%%
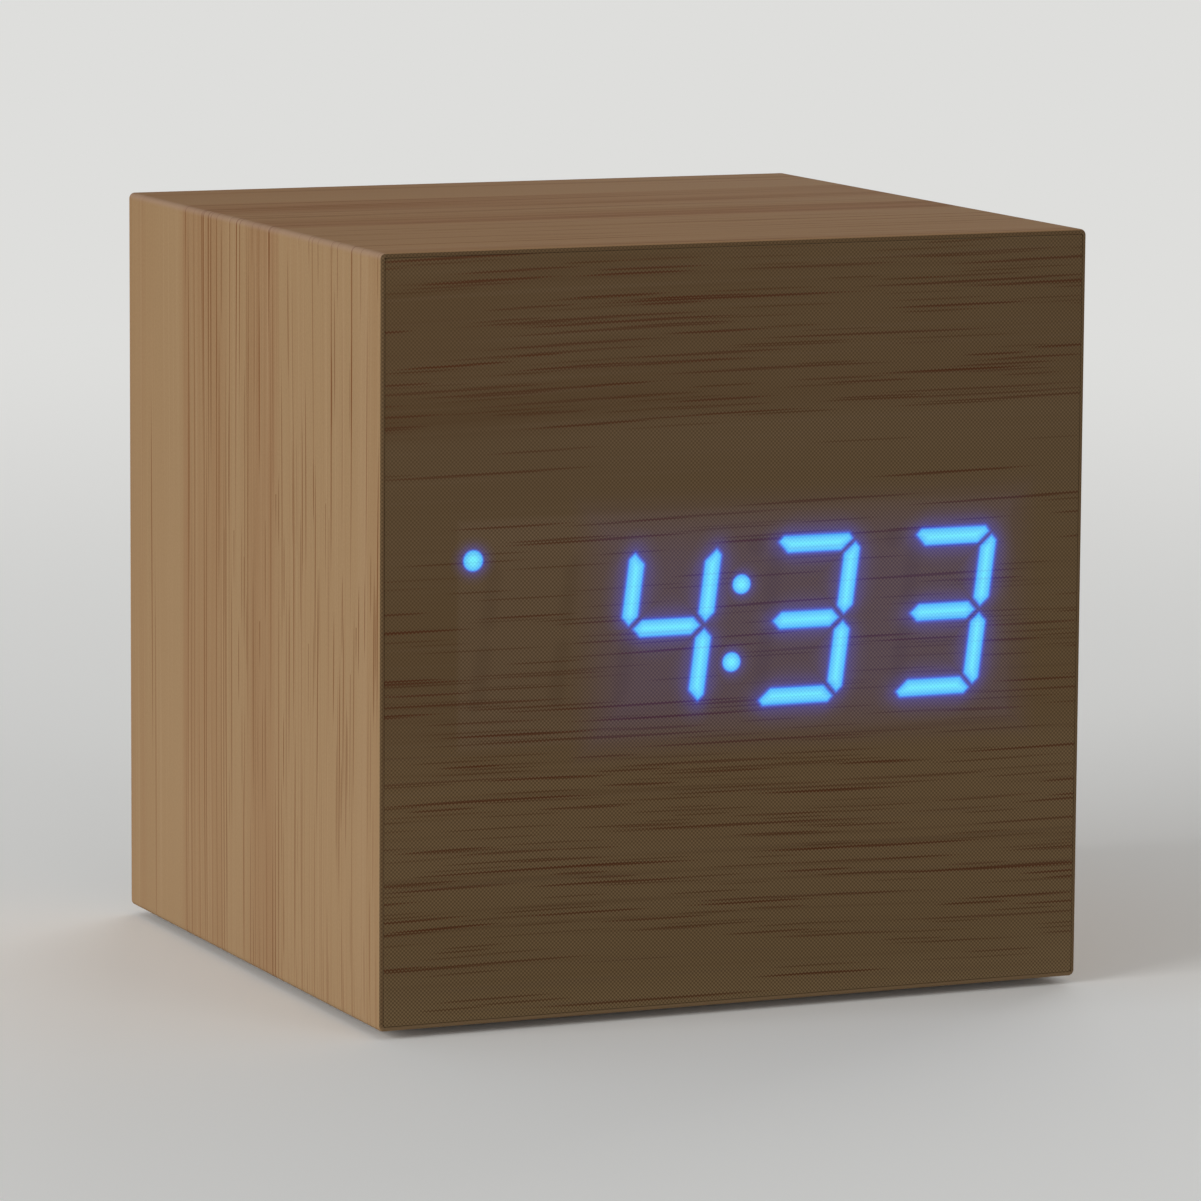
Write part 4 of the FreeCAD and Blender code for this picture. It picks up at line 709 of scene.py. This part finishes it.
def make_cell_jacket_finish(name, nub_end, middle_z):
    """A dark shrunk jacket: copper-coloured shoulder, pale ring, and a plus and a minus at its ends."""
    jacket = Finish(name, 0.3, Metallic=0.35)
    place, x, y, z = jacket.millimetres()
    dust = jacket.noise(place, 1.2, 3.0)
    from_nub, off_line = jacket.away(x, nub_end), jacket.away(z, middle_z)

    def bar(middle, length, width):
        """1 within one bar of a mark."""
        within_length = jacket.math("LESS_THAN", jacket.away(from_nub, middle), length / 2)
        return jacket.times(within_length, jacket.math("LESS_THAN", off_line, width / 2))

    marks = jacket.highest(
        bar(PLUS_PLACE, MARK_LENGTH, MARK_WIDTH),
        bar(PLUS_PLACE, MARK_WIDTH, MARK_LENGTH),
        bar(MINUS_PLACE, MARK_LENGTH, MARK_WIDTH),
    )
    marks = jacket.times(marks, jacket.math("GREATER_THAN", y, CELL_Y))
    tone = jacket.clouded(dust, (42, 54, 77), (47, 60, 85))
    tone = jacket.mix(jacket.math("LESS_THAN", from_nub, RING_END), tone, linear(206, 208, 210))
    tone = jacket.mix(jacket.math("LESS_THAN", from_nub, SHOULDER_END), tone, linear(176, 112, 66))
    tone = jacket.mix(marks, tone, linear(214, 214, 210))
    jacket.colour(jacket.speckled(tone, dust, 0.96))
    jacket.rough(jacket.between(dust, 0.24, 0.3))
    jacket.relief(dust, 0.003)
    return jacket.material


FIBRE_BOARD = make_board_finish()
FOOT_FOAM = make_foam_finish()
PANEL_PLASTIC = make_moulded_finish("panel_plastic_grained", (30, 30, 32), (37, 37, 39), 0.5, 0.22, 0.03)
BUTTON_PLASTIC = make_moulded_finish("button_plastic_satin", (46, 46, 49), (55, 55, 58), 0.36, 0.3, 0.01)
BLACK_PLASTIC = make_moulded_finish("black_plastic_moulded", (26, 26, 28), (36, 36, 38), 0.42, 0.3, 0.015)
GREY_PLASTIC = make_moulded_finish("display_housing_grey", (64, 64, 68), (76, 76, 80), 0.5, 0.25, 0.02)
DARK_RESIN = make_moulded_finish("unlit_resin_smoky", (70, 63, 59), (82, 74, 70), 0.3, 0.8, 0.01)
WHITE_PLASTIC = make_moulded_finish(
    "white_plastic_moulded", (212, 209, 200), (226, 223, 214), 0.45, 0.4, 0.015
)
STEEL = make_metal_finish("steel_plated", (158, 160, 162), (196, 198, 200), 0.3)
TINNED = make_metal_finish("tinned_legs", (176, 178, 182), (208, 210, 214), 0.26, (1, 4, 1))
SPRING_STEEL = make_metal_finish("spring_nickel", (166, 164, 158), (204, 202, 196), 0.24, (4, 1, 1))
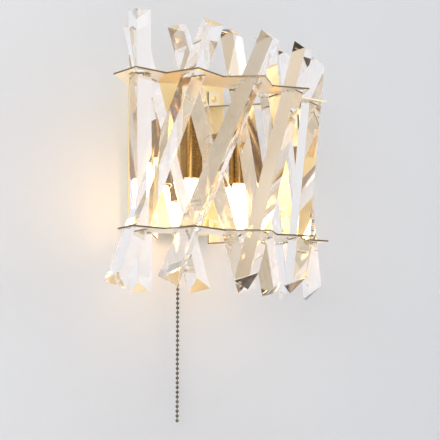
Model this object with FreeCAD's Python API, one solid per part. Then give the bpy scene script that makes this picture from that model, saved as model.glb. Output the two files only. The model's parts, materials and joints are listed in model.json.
%%
__TASK TO CARRY OUT__: Above are the records; please copy exactly their first line and each line after it through the line containing "width / 2))", and no line after that.

__RESULT OF THE EXERCISE__:
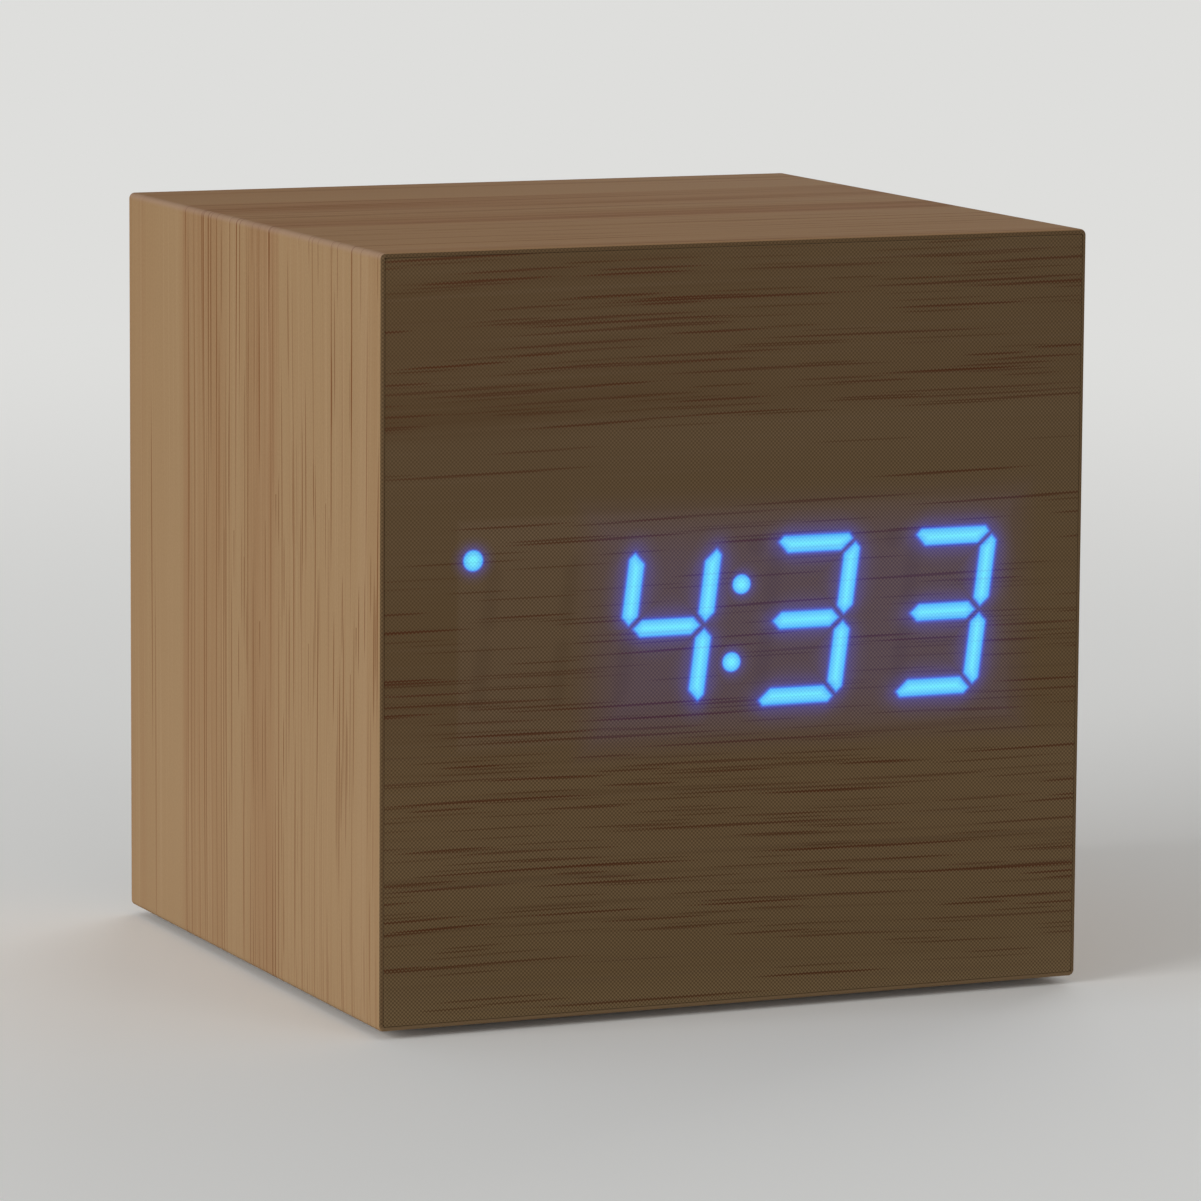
Write part 4 of the FreeCAD and Blender code for this picture. It picks up at line 709 of scene.py. This part finishes it.
def make_cell_jacket_finish(name, nub_end, middle_z):
    """A dark shrunk jacket: copper-coloured shoulder, pale ring, and a plus and a minus at its ends."""
    jacket = Finish(name, 0.3, Metallic=0.35)
    place, x, y, z = jacket.millimetres()
    dust = jacket.noise(place, 1.2, 3.0)
    from_nub, off_line = jacket.away(x, nub_end), jacket.away(z, middle_z)

    def bar(middle, length, width):
        """1 within one bar of a mark."""
        within_length = jacket.math("LESS_THAN", jacket.away(from_nub, middle), length / 2)
        return jacket.times(within_length, jacket.math("LESS_THAN", off_line, width / 2))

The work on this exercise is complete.